Two South American powerhouses’ chances of advancing to the Round of 16 tournament hinged on their performance against an African team. Argentina had to beat Nigeria. And Colombia almost needed to defeat Senegal in order to advance.
However, in general, the performance of African teams has been disappointing at the World Cup. No African team has ever come close to winning the cup, and the vast majority of African teams have been eliminated before reaching the tournament stage.
Only three times in history has a non-European or South American team even made it to the final 4: the United States, placing third in 1930, and Turkey and South Korea, placing third and fourth in 2002.
Of the 20 World Cups in history, South America has won 9 (Brazil: 5, Uruguay: 2, Argentina, 2), while Europe has won the remaining 11.

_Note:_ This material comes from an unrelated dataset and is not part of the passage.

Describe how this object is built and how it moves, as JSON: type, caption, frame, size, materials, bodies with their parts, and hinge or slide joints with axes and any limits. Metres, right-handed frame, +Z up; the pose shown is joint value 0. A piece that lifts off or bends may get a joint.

It begs the question, then. Why does Africa get 5 berths in the World Cup, when they have no realistic chance of any of their teams winning it, or even advancing far in the tournament, while South America only gets 4.5 berths?
Why does Asia get 4.5 berths, putting it on par with South America, when the quality of its teams is so inferior?
59.6% of the world’s population lives in Asia, while 16.6% lives in Africa. Football powerhouses South America and Europe have 5.6% and 9.9%. North America has 7.4% of the world’s population, while Oceania has just 0.5% of the world’s population. So, let posit, that the World Cup employed an entirely “fair” strategy for allotting berths. Here’s what that would look like:
Asia: 19 berths, Africa: 5, Europe: 3, North America: 2, S. America: 2, Oceania: 1.
This version of “fairness” would have a dramatically negative impact on the tournament and the quality of play, and have catastrophic effects for both Europe and South America.
China’s domination of both men’s and women’s ping-pong is legendary, and in the 2008 Beijing Olympics, China won the gold, silver, and bronze medals in both the men’s and women’s competition. Many countries felt that this was unfair, so the rules were changed. China was only allowed a maximum of two entrants in both the men’s and women’s tournaments; this, in order to provide for “fairer” competition and greater opportunities to other countries.
It is preposterous to place a limit on the number of Chinese entrants. If they have the best players, then those players should be allowed to play, free of national and geographic considerations. If China wins all three medals, that should provide an incentive for other top ping-pong powers to work harder. But it is ludicrous to suggest that the sporting world benefits because China is restricted from fielding more players in the tournament, even if they are the best.
FIFA could implement a new system that would be entirely based on meritocracy. Without question, it would give a major boost to both Europe and South America. Such a system would be simple enough to implement. It would involve doing away with the current paradigm whereby teams only compete within their own continents for World Cup classification.
Rather, FIFA could adopt a strategy that resembles the current International Tennis Association (ITA) system for determining berths for tournaments: any player can play any other player, and there is a currently updated ranking system. If you beat an opponent, you move up. If you lose to an opponent, you move down. If you beat an opponent ranked much higher than you, you move up more. If you beat an opponent ranked slightly above you, you move up a little.
Such a “meritocracy” would elicit a fearsome push-back: from Asia, from Oceania, from North America, and from Africa.
And there would be a predictable outcry from a host of cultural, government, and media elites regarding the fairness of taking away opportunities, especially for Asian and African countries, where the majority of the world’s population is concentrated.
It’s a reasonable argument,. It would be a bit of a bore to have a tournament with just a handful of teams from outside Europe and South America. There is certainly an element of excitement added to a situation where teams from geographically disparate regions battle in the group stage.
But, we must also confront the cold hard reality that the current tournament structure is not designed to give opportunities to the best teams but to promote geographic diversity.
Clearly, what FIFA currently does is neither a pure meritocracy nor a purely equitable distribution based on geography. They are looking for that “sweet spot.” While they want to be inclusive towards regions of the world where the quality of play is not as good, they also don’t want to seriously impact the quality of the play, by giving mathematically “fair” representation to regions where the quality of teams does not equal Europe and South America.
Depending upon your perspective, the “political correctness” utilized by FIFA is either an outrageously discriminatory policy against South America; or FIFA’s current system unfairly denies World Cup opportunities to the teeming masses of Africa and Asia.
As football continues to increase in popularity around the world look for these debates regarding the concept of “fairness” to continue…and recognize that the same philosophical and theoretical principles discussed in a sports setting, also apply to many other economic and political issues, that serve to define our respective worldviews.